En 1973, yo trabajaba en la Dirección de Pavimentación de la Municipalidad de Santiago, en Valentín Letelier 13. Había una niña que me tenía mala leche, porque su pololo le había dicho que me encontraba muy guapa. Por eso, ella sentía una rabia muy grande hacia mí. Yo había ido a un desfile de Salvador Allende, y desfilé con toda la gente que había asistido. En ese tiempo, se recibían denuncias anónimas en el Ministerio del Interior. Entonces, ella me denunció como comunista, partidaria de Allende, y ese tipo de cosas.
Me fueron a buscar a Valentín Letelier 13, me subieron a una micro de Carabineros y me llevaron al Estadio Nacional. Cuando llegué, vi cosas que me dolieron mucho. Recuerdo que había un mesón en el que recibían a los que llegaban, había un hombre que estaba herido y sangraba desde el pecho y, al lado de él, había un tipo que llenaba los papeles y que le pegaba bruscamente con el pie. De eso me acuerdo terriblemente.

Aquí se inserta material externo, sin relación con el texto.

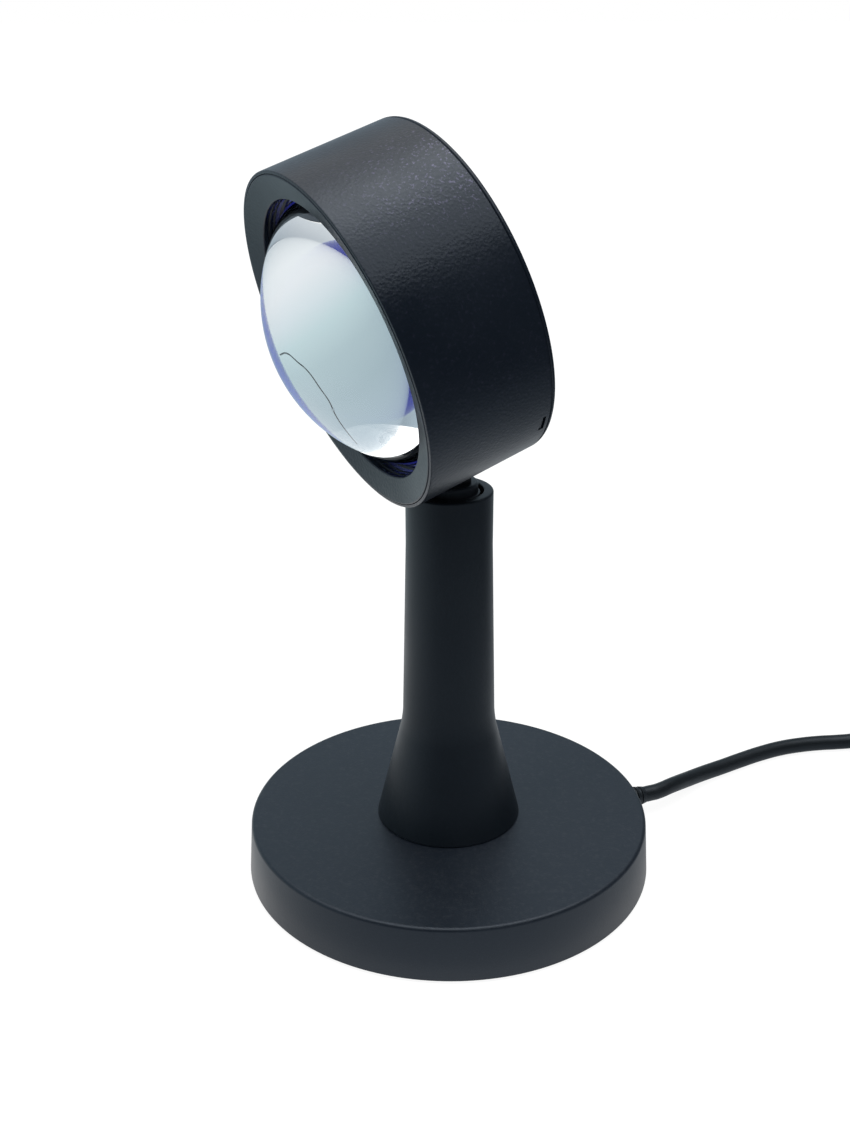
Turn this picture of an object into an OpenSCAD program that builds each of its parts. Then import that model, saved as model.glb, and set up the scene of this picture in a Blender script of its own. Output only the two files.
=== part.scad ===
// Sunset projection lamp: a drum-shaped head that pans and tilts on a tapered stem.
// Millimetres, +Z up. The origin is the middle of the base's underside, on the table.

/* [Base] */
// Radius of the base at its lower rim
base_r = 49.9; // [44:0.1:60]
// How far the base's side leans in towards its top
base_lean = 0.9; // [0.4:0.1:1.6]
// Height of the base's top face above the table
base_h = 14; // [13.5:0.1:20]
// Thickness of the base shell's side wall
base_wall = 3.2; // [2.4:0.1:4]
// Thickness of the base shell's top
base_top_t = 2.2; // [1.6:0.1:2.8]
// Rounding of the base's top edge
base_edge = 0.9; // [0.4:0.1:1.4]
// Thickness of the non-slip pad
pad_t = 1.2; // [0.8:0.1:1.6]
// Thickness of the bottom plate
plate_t = 1.6; // [1.2:0.1:2]
// Gap between the ballast ring and the screw bosses round it
weight_gap = 1.2; // [0.8:0.1:5]
// Inner radius of the ballast ring
weight_in_r = 19; // [17:0.5:21]

/* [Stem] */
// Height of the stem's top above the table
stem_top = 99; // [97:0.5:120]
// Radius of the stem's top
stem_r = 10.1; // [9.9:0.05:10.6]
// Height of the straight collar at the stem's top
collar_h = 13; // [10:0.5:14]
// Radius of the flared foot
foot_r = 17.55; // [17:0.05:19]
// Height at which the flare turns into the shaft
kink_z = 40.5; // [36:0.5:46]
// Radius at which the flare turns into the shaft
kink_r = 11.15; // [10.9:0.05:12]
// Radius of the blend between flare and shaft
kink_blend = 26; // [10:1:40]
// Wall of the stem
stem_wall = 2; // [1.6:0.1:2.2]
// Radius of the socket in the stem's top
socket_r = 7.9; // [7.6:0.05:8.1]
// Depth of the socket
socket_depth = 5; // [4.5:0.1:6]
// Thickness of the web under the socket
web_t = 3.8; // [3:0.1:5]

/* [Swivel] */
// Radius of the round neck
neck_r = 6.6; // [5.8:0.1:6.8]
// Radius of the neck's flange in the socket
flange_r = 7.1; // [6.9:0.05:7.4]
// Height of the neck's shoulder above the stem's top
neck_h = 2; // [1.4:0.1:2.2]
// Radius of the threaded shank
shank_r = 3; // [2.8:0.1:3.2]
// Width of the flat eye
tongue_w = 6; // [5:0.1:6.4]
// Radius of the eye
eye_r = 4; // [3.6:0.1:4.2]
// Height of the hinge axis above the stem's top
hinge_rise = 12; // [11.8:0.05:13]
// Radius of the hinge pin
pin_r = 1.5; // [1.3:0.05:1.7]

/* [Head] */
// Radius of the drum
drum_r = 38; // [37:0.1:40]
// Depth of the drum from bezel to rear cover
drum_depth = 30.5; // [30:0.1:36]
// Wall of the drum
drum_wall = 2.4; // [1.8:0.1:2.6]
// Depth of the hinge axis under the drum's skin
pivot_inset = 6.04; // [5.9:0.01:6.1]
// Distance of the hinge axis behind the drum's middle
pivot_back = 4.08; // [3.8:0.01:4.4]
// Turn of the head to the left of the row's -X axis
aim = 27.7; // [0:0.1:60]
// Tip of the lens below the horizontal
tilt = 17.8; // [0:0.1:24]
// Furthest that the lens tips below the horizontal
tilt_down = 25; // [22:0.5:25]
// Furthest that the lens tips above the horizontal
tilt_up = 20; // [10:0.5:20]

/* [Optics] */
// Width of the front ring
ring_w = 6.6; // [6:0.1:8]
// Depth of the ring's dish
dish = 1.5; // [0.5:0.1:2]
// How much larger the lens's ball is than the opening
lens_swell = 3.9; // [3.2:0.1:5.5]
// Distance of the ball's centre behind the drum's middle
lens_ball_back = 8.18; // [7.8:0.01:9]
// How far the lens's flange reaches under the front ring
lens_lip = 1.8; // [1.4:0.1:2]
// Thickness of the lens's flange
lens_flange_t = 2.6; // [2:0.1:3]
// Radius of the colour filter
filter_r = 12.4; // [11:0.1:13]
// Thickness of the colour filter
filter_t = 1.5; // [1:0.1:1.6]

/* [Cord] */
// Diameter of the cord
cord_d = 4.2; // [4.2:0.1:4.2]
// Direction in which the cord leaves the base, from +X towards +Y
cord_az = 22; // [22:1:22]
// Height of the cord's outlet above the table
outlet_z = 4.8; // [4.6:0.1:5]
// Distance of the boot's tip from the stem's axis
boot_tip = 56.5; // [56.5:0.5:56.5]

/* [Hidden] */

// General clearances
run_gap = 0.05;   // radial, between a shaft and its bore
slip_gap = 0.1;   // between parts that slide together once
over = 1;         // how far a cutter runs past a face
turn_fn = 144;    // facets of a preview circle
small_fn = 48;

// Base, from the table up
base_top_r = base_r - base_lean;
rim_z = 0.6;                       // the shell's rim hangs just clear of the table
plate_r = base_r - 2.4;
plate_top = pad_t + plate_t;
pad_r = plate_r - 2.5;
base_ceiling = base_h - base_top_t;
base_draft = atan((base_r - base_top_r) / base_h);
lead_hole_r = 7.5;
base_boss_r = 3;
base_boss_at = base_r - base_wall - base_boss_r - 1;
weight_r = base_boss_at - base_boss_r - weight_gap;
base_screw_d = 2.5;
base_screw_l = 8.2;
base_screw_head_h = 1.25;
pilot_l = pad_t + base_screw_l + 0.3 - plate_top;
base_screw_at = [82, 202, 322];
weight_slot = 8;

// Screws that hold the stem
stem_screw_d = 3;
stem_screw_at = [30, 150, 270];
stem_boss_r = 2.8;
stem_boss_at = 10.8;
stem_boss_h = 13;
stem_screw_l = 10;
stem_screw_head_r = 2.8;
screw_head_h = 2;
register_h = 1.5;
register_t = 0.9;

// Driver board
board_l = 24;
board_w = 15;
board_t = 1.2;
board_post_h = 1.7;
board_post_r = 2;
board_post_at = 9.5;
board_screw_d = 2;
board_screw_l = 3.2;
board_screw_head_r = 1.8;
board_screw_head_h = 1.2;
board_z = plate_top + board_post_h;
board_top = board_z + board_t;
lead_r = 1.1;
lead_rise = 4;      // height over the board at which the lead stands upright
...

Se llevaban a las mujeres y las violaban. Me llevaron de los codos, en el aire, por el camino de la maratón, que es la vuelta del estadio. Me pasaron a unas carpas que estaban armadas en el patio del estadio, para interrogarme:
─Tú, ¿quién eres? ─preguntó el militar en voz alta.
─¿Por qué me tutea? Yo a usted no lo conozco ─le dije.
─¡¿Quién eres?! ¡¿Cómo te llamas?! ─insistió.
─O sea, para usted, ayer éramos personas respetables, hoy, en cambio, nos tratan como quieren, somos nada─ respondí.
─¡Sáquenla de aquí! ─les ordenó a los oficiales.
Sentía pena, porque esta niña, Georgina se llamaba, decidió denunciarme sólo porque su pareja me había dicho que yo le parecía atractiva. No me acuerdo bien de cuántos días estuve en el estadio, doce o catorce, más o menos. Todos los días había toque de queda y mi hermano Juanito iba a verme desde que lo levantaban a las 8 am hasta que empezaba. Se paraba al otro lado de las rejas para verme, me llevó una ruana para que me cubriera.
Nos tenían al fondo de la piscina vacía. Ahí nos mantenían encuclillas, sentados o agachados, pero nunca parados. Después tocaban unos silbatos, nos subían, hacíamos una fila grande y nos entregaban un tarro donde nos repartían comida. Ya no me acuerdo de qué comida era, pero había que comérsela; si no, pobre de ti.
Donde estaba, sólo había mujeres. Me acuerdo de que había una doctora encerrada en una celda cuadrada hecha de palos. La tenían ahí porque había ayudado a algunas personas heridas. Luego de salir, traté de ubicarla por años, pero figuraba como desaparecida. Nunca la encontraron.
Yo estaba entregada: sabía que apoyaba a Allende, que había asistido al desfile y no tenía por qué arrepentirme. Les pregunté a unos milicos por qué nos tenían ahí. Me respondieron que no sabían, que los habían traído de Antofagasta a Santiago, los de Santiago a Curicó, los de Curicó a Valdivia, y así, todos cambiados. “Nos dijeron que venimos a cuidar al Presidente”, agregó uno de ellos.
Gracias a Dios, el pololo de mi tía Marta estaba a cargo del estadio, el coronel Herbert Plominsky. En un momento, él vio que los milicos me llevaban, y gritó: “¡Elena González!”. Los tipos se detuvieron y me llevaron de vuelta.
No sé cómo se enteró de que yo estaba en el estadio. Tampoco sé hace cuánto lo sabía. Quizás mi tía Marta le había avisado. Lo importante es que, gracias a él, no me pasó nada. Éramos como siete mujeres, nos hicieron dar una vuelta entera por fuera de las graderías donde estaban encerrados los hombres, para que vieran que estaban soltándonos. Me sacaron, y me llevaron a mi casa. Cuando llegué, colapsé por lo ocurrido.
Me acuerdo de que saltaba en la cama, como si me estuvieran dando toques eléctricos. Pero ya había pasado todo; ya era libre.